Data enters your CRM through multiple channels: manual entry by sales and support reps, web forms that capture leads directly, integrations that sync data from other tools, and imports from spreadsheets or legacy systems.
The key is reducing friction on manual data entry (fewer required fields means higher adoption) while automating collection wherever possible. Most mid-market teams use a combination—reps log calls and meeting notes manually, while lead capture forms and tool integrations handle high-volume, repetitive data collection automatically.
What is customer data management (CDM)?
Customer data management is the practice of collecting, storing, organizing, and maintaining customer information so it stays accurate and useful over time.

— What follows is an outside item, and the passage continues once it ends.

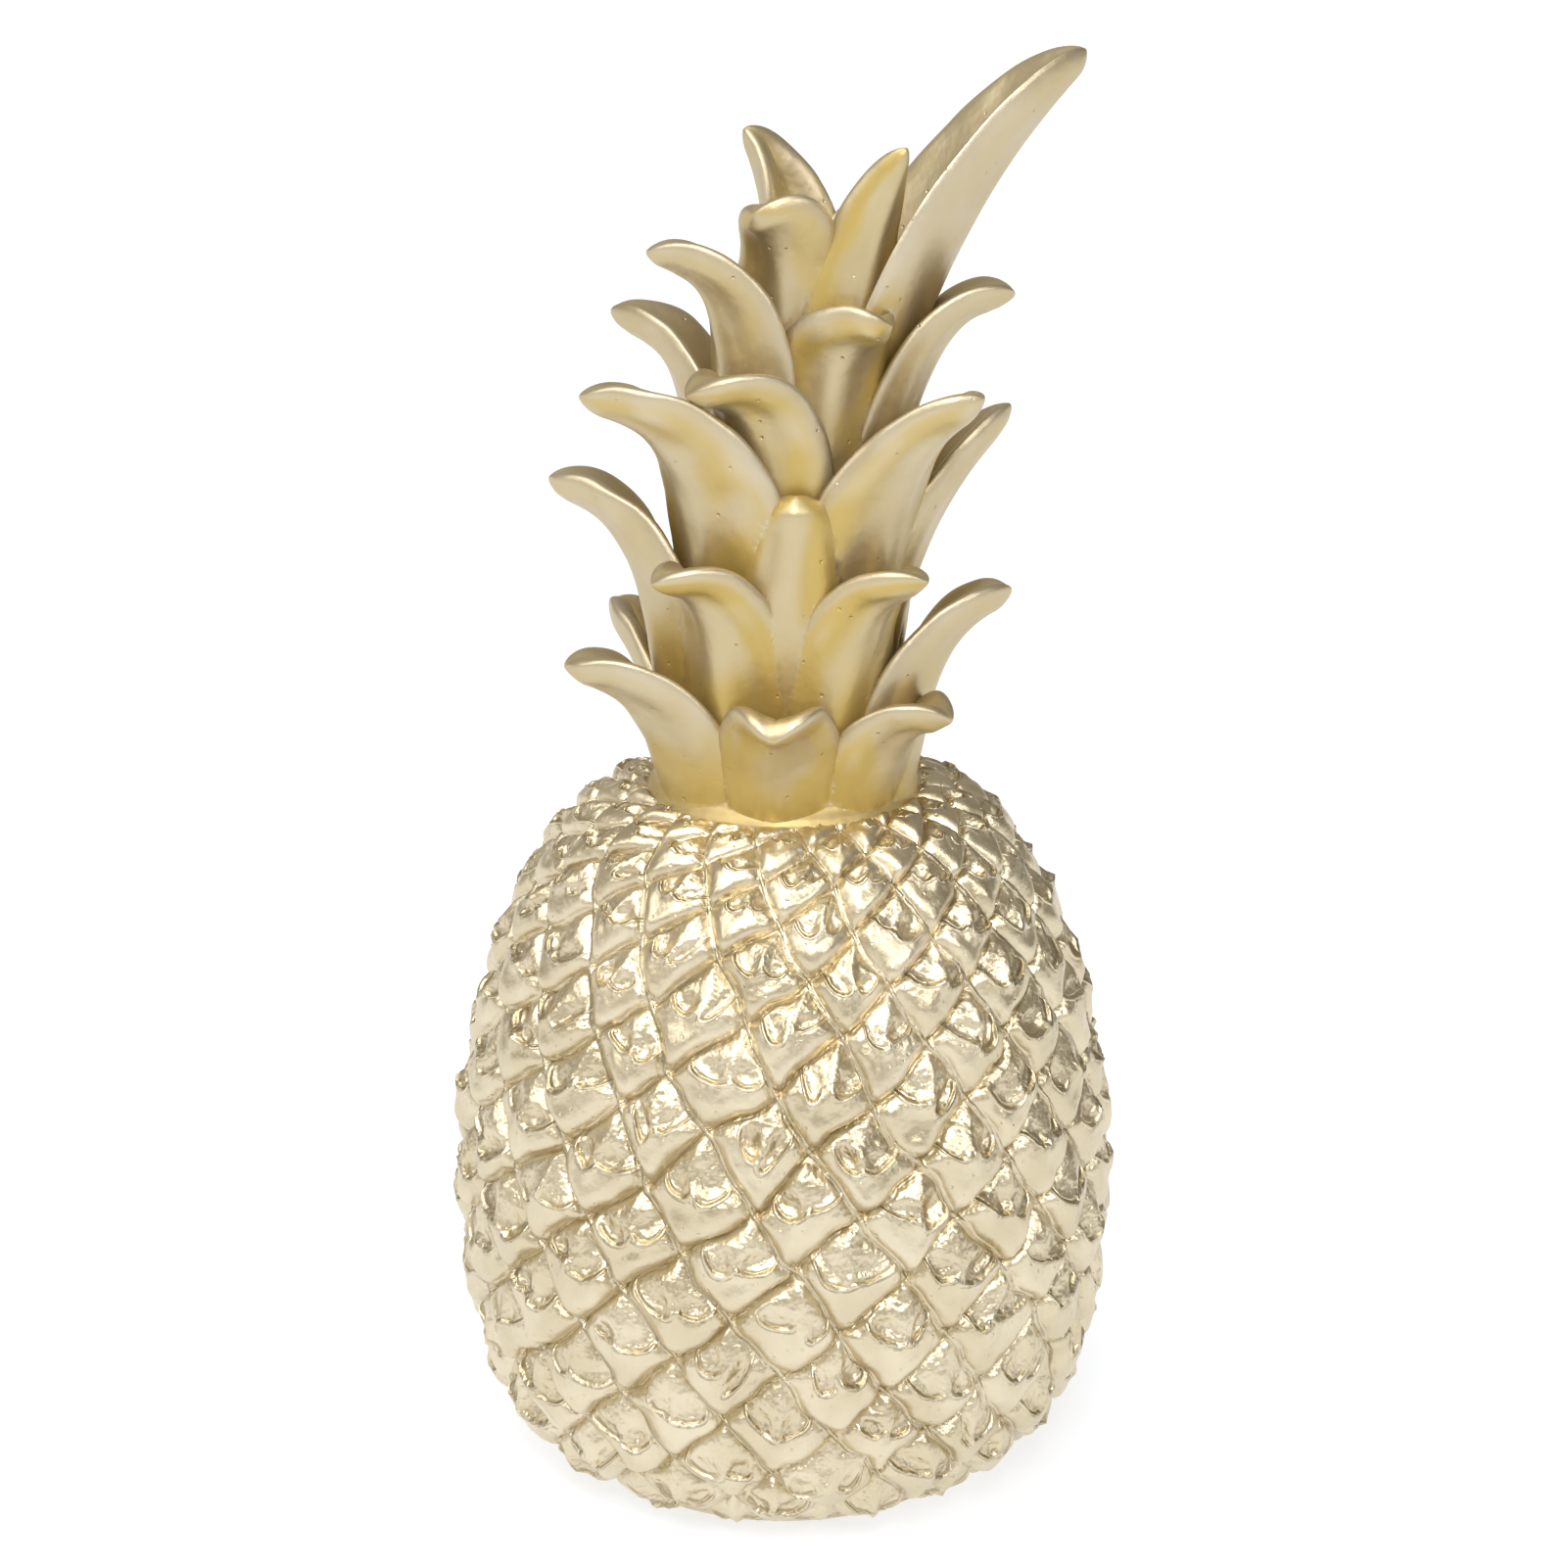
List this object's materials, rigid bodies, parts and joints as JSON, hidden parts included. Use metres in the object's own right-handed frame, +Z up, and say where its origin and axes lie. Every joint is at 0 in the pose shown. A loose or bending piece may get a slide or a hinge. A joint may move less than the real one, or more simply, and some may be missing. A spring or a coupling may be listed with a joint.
{
  "type": "decorative pineapple ornament",
  "caption": "Standing cast ornament in the shape of a pineapple, with diamond scales on a rounded fruit and a tall leaning crown of thick curled leaves.",
  "frame": {"origin": "centre of the flat circle that the fruit stands on", "axes": "+Z up along the fruit, -Y towards the viewer of the picture, +X to the right, the way the crown leans"},
  "size_m": [0.1148, 0.1148, 0.249],
  "materials": {
    "gold_paint": "champagne gold metallic paint on cast resin, glossy on the fruit and satin on the leaves"
  },
  "bodies": {
    "root": {"pineapple": "gold_paint"}
  },
  "joints": []
}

It covers the full lifecycle—how data gets into your systems, how it’s structured and categorized, how it’s kept clean, and how it’s protected.
CDM vs CRM: What’s the difference?
CDM is a practice—the processes and policies for handling customer data across your organization. CRM (customer relationship management) is a tool—software that helps you manage interactions with customers and prospects through features like lead and opportunity tracking.
Your CRM is where much of your CDM happens, but CDM also includes data governance policies, cleansing processes, and how data flows between systems. Think of it this way: CDM is the discipline, and CRM is one of the tools you use to practice it.
CRM vs CDP: Which one do you need?
A CRM manages direct interactions with customers—tracking deals, logging calls, managing contacts and accounts, and supporting sales and service workflows.
A customer data platform (CDP) consolidates data from many sources into unified customer profiles, primarily for marketing segmentation and personalization across channels.
Most mid-market B2B companies need a CRM as their foundation—it’s where your sales and service teams actually work. CDPs are more common in B2C or enterprise environments with complex, multi-channel customer journeys and heavy behavioral data requirements.
If you’re choosing between them, start with CRM. You can add a CDP later if your marketing needs demand unified profiles across dozens of touchpoints.